Bugün Suriye’de yoğun bir Kürt nüfusu ve silahlı bir güç vardır. Mevcut Suriye yönetimi ise karmaşık bir geçmişe sahiptir; dünden bugüne “terörist” listelerinde yer alan bir geçmişi vardır. Dünya bu yönetimi tanımıştır, Türkiye de tanımıştır. Ancak bu, Suriye’deki Alevilerin veya Kürtlerin haklarının ihlal edilmesine izin verecek bir politika anlamına gelmez.

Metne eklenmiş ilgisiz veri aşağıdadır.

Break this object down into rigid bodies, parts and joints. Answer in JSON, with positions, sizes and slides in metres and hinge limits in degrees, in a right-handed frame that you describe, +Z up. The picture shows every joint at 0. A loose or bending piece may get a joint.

Türkiye, bölgenin en güçlü ülkesidir ve Suriye yönetimi üzerinde ciddi bir ağırlığı ve etkisi vardır. Türkiye bu gücünü, Suriye’de barışı sağlamak için kullanmalıdır. Oradaki Kürtlerin, Alevilerin veya diğer toplulukların ezilmesine fırsat verilmemelidir. Aksi takdirde, Dürziler gibi bazı gruplar dış aktörlerin etkisine girebilir. Örneğin, Süveyda’daki Dürziler bugün İsrail’le yakın ilişki içindedir. Eğer Türkiye, ötekileştirmeci politikalarını sürdürürse, İsrail Kürtlere sahip çıkmaya çalıştığında biz Kürtleri kaybedebiliriz; Aleviler için benzer bir durum söz konusu olabilir. Oysa Türkiye’de, Suriye’deki Aleviler kadar güçlü ve saygın bir Alevi topluluğu Hatay, İskenderun, Adana, Mersin civarında yaşamaktadır.
Türkiye, bölgede her etnik ve mezhepsel grubu, geçmişten gelen bağlarıyla kucaklayan büyük bir ülkedir. Bir imparatorluk mirasıdır ve bu miras, herkesi kapsayan politikalar yürütmeyi gerektirir. Artık mevcut Suriye’nin merkezi bir devlet olmadığını kabul etmek zorundayız. Kürtler federatif bir yapı içinde olmalı, Aleviler federatif bir yapı içinde olmalı, Araplar da kendi birliğini korumalıdır. Türkiye, bölgede bu düzeni sağlayabilecek tek güçtür. Türkiye’nin istemediği bir düzenin kurulmasına izin verilmeyecektir. Ancak bu güç, her zaman barıştan yana kullanılmalıdır.